■ **Requirements**:
Your task is to copy every line of the entries that contains "this".

■ **Extracted information**:
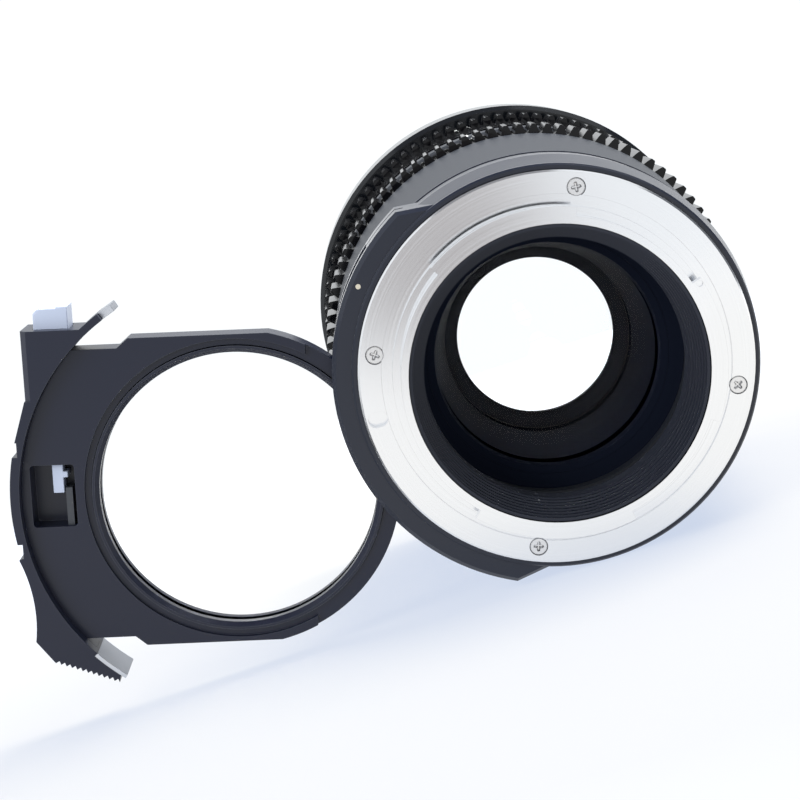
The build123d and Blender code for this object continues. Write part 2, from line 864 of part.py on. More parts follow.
def middle_glass():
    rear = y_sleeve + middle_hub_length - middle_glass_edge
    return glass(middle_glass_radius, middle_clear_radius, rear, middle_glass_edge, middle_glass_sag,
                 middle_glass_sag)


def guide_rods():
    """Three rods that let the focus cell slide but not turn."""
    root = y_sleeve + middle_flange_thickness
    rod = disc(guide_rod_radius, root - guide_rod_sink, root + guide_rod_reach)
    return ring_of(rod, rod_angles(), guide_rod_circle)


def helicoid_ring():
    """Turning ring whose thread drives the focus cell; the thread itself is left plain."""
    return tube(helicoid_radius, helicoid_bore, y_helicoid, y_helicoid_front) - focus_drive_key()


def focus_drive_key():
    """The block between the focus ring and the helicoid ring."""
    inner = helicoid_radius - key_sink
    outer = sleeve_radius + ring_running_fit + key_sink
    block = Box(outer - inner, key_height, key_width, align=(Align.MIN, Align.CENTER, Align.CENTER))
    return Pos(0, y_key, 0) * Rot(0, -key_angle, 0) * Pos(inner, 0, 0) * block


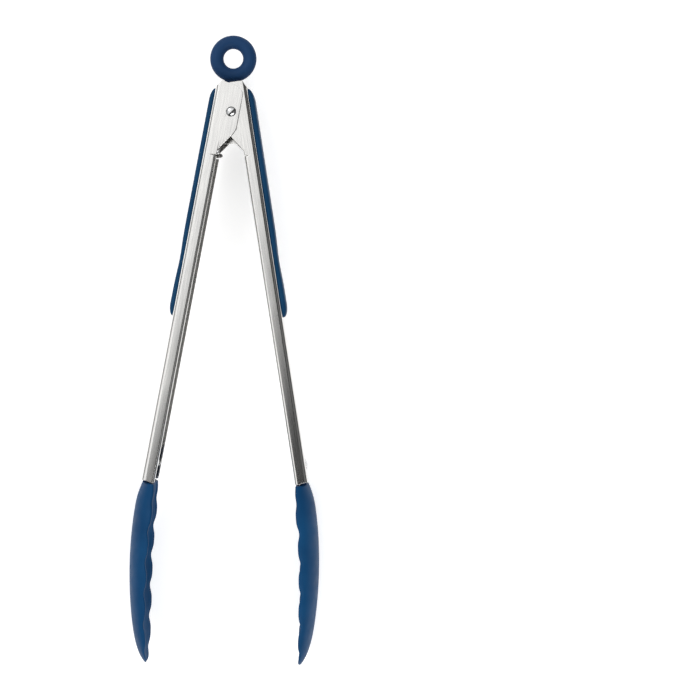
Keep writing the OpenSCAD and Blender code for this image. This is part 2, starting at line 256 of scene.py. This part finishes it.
class Nodes:
    """Short calls for building the node tree of a material or a world."""

    def __init__(self, owner, coordinates="Object"):
        owner.use_nodes = True
        self.owner = owner
        self.tree = owner.node_tree
        self.place = self.add("ShaderNodeTexCoord").outputs[coordinates]

    def add(self, kind, inputs=None, **settings):
        node = self.tree.nodes.new(kind)
        for key, value in settings.items():
            setattr(node, key, value)
        for key, value in (inputs or {}).items():
            if isinstance(value, bpy.types.NodeSocket):
                self.tree.links.new(value, node.inputs[key])
            else:
                node.inputs[key].default_value = value
        return node

    def noise(self, scale, detail=2.0, roughness=0.5, stretch=(1, 1, 1)):
        place = self.add("ShaderNodeMapping", {"Vector": self.place, "Scale": stretch}).outputs[0]
        return self.add(
            "ShaderNodeTexNoise",
            {"Vector": place, "Scale": scale, "Detail": detail, "Roughness": roughness},
        ).outputs["Fac"]

    def spread(self, value, low, high, start=0.3, end=0.7):
        """value from start to end, spread over low to high."""
        return self.add(
            "ShaderNodeMapRange",
            {"Value": value, "From Min": start, "From Max": end, "To Min": low, "To Max": high},
        ).outputs[0]

    def mix(self, factor, a, b):
        """A colour between a and b."""
        return self.add("ShaderNodeMix", {0: factor, 6: a, 7: b}, data_type="RGBA").outputs[2]

    def bump(self, height, distance, strength=1.0, below=None):
        inputs = {"Height": height, "Distance": distance, "Strength": strength}
        if below is not None:
            inputs["Normal"] = below
        return self.add("ShaderNodeBump", inputs).outputs[0]

    def finish(self, **sockets):
        """Sets or links the shader's sockets and gives back the material."""
        shader = self.tree.nodes["Principled BSDF"]
        for key, value in sockets.items():
            socket = shader.inputs[key.replace("_", " ")]
            if isinstance(value, bpy.types.NodeSocket):
                self.tree.links.new(value, socket)
            else:
                socket.default_value = value
        return self.owner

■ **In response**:
The build123d and Blender code for this object continues. Write part 2, from line 864 of part.py on. More parts follow.
Keep writing the OpenSCAD and Blender code for this image. This is part 2, starting at line 256 of scene.py. This part finishes it.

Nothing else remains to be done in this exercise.